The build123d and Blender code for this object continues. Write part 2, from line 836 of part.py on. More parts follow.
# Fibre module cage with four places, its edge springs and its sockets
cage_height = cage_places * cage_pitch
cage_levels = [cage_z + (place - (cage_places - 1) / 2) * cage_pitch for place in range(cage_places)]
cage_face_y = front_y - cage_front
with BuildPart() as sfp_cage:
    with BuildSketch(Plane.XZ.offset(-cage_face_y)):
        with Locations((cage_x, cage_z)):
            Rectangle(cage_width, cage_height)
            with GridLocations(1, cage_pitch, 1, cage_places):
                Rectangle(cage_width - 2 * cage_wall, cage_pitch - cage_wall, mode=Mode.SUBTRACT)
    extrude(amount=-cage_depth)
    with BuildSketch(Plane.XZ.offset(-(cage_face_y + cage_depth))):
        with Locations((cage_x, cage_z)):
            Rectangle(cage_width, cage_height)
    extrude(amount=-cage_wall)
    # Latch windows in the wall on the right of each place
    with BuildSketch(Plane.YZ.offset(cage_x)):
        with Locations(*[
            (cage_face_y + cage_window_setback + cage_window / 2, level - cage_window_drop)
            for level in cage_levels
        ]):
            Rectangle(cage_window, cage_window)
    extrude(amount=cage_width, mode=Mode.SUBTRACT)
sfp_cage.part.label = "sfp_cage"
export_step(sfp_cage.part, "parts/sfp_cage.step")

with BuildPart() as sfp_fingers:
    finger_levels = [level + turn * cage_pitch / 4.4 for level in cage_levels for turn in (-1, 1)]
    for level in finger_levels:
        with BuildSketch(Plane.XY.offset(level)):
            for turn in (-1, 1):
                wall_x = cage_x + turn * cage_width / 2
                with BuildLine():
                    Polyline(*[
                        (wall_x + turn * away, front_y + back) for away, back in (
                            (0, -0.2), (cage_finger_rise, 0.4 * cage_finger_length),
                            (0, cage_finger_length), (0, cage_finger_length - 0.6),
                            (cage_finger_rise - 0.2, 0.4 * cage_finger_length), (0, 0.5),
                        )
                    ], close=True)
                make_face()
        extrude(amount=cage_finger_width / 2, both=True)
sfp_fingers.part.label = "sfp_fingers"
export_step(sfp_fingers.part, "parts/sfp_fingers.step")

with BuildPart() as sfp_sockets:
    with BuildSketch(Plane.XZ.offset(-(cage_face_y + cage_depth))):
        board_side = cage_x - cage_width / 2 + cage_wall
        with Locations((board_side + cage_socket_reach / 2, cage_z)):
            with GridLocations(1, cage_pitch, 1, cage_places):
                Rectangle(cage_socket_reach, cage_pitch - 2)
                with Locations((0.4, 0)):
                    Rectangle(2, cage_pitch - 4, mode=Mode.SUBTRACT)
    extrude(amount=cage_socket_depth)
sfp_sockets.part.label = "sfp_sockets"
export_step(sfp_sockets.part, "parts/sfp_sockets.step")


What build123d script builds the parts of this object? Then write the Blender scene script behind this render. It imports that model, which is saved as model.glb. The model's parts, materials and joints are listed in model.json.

Job:
Print out every entry, keeping each one exact.

Final result:
The build123d and Blender code for this object continues. Write part 2, from line 836 of part.py on. More parts follow.
# Fibre module cage with four places, its edge springs and its sockets
cage_height = cage_places * cage_pitch
cage_levels = [cage_z + (place - (cage_places - 1) / 2) * cage_pitch for place in range(cage_places)]
cage_face_y = front_y - cage_front
with BuildPart() as sfp_cage:
    with BuildSketch(Plane.XZ.offset(-cage_face_y)):
        with Locations((cage_x, cage_z)):
            Rectangle(cage_width, cage_height)
            with GridLocations(1, cage_pitch, 1, cage_places):
                Rectangle(cage_width - 2 * cage_wall, cage_pitch - cage_wall, mode=Mode.SUBTRACT)
    extrude(amount=-cage_depth)
    with BuildSketch(Plane.XZ.offset(-(cage_face_y + cage_depth))):
        with Locations((cage_x, cage_z)):
            Rectangle(cage_width, cage_height)
    extrude(amount=-cage_wall)
    # Latch windows in the wall on the right of each place
    with BuildSketch(Plane.YZ.offset(cage_x)):
        with Locations(*[
            (cage_face_y + cage_window_setback + cage_window / 2, level - cage_window_drop)
            for level in cage_levels
        ]):
            Rectangle(cage_window, cage_window)
    extrude(amount=cage_width, mode=Mode.SUBTRACT)
sfp_cage.part.label = "sfp_cage"
export_step(sfp_cage.part, "parts/sfp_cage.step")

with BuildPart() as sfp_fingers:
    finger_levels = [level + turn * cage_pitch / 4.4 for level in cage_levels for turn in (-1, 1)]
    for level in finger_levels:
        with BuildSketch(Plane.XY.offset(level)):
            for turn in (-1, 1):
                wall_x = cage_x + turn * cage_width / 2
                with BuildLine():
                    Polyline(*[
                        (wall_x + turn * away, front_y + back) for away, back in (
                            (0, -0.2), (cage_finger_rise, 0.4 * cage_finger_length),
                            (0, cage_finger_length), (0, cage_finger_length - 0.6),
                            (cage_finger_rise - 0.2, 0.4 * cage_finger_length), (0, 0.5),
                        )
                    ], close=True)
                make_face()
        extrude(amount=cage_finger_width / 2, both=True)
sfp_fingers.part.label = "sfp_fingers"
export_step(sfp_fingers.part, "parts/sfp_fingers.step")

with BuildPart() as sfp_sockets:
    with BuildSketch(Plane.XZ.offset(-(cage_face_y + cage_depth))):
        board_side = cage_x - cage_width / 2 + cage_wall
        with Locations((board_side + cage_socket_reach / 2, cage_z)):
            with GridLocations(1, cage_pitch, 1, cage_places):
                Rectangle(cage_socket_reach, cage_pitch - 2)
                with Locations((0.4, 0)):
                    Rectangle(2, cage_pitch - 4, mode=Mode.SUBTRACT)
    extrude(amount=cage_socket_depth)
sfp_sockets.part.label = "sfp_sockets"
export_step(sfp_sockets.part, "parts/sfp_sockets.step")


What build123d script builds the parts of this object? Then write the Blender scene script behind this render. It imports that model, which is saved as model.glb. The model's parts, materials and joints are listed in model.json.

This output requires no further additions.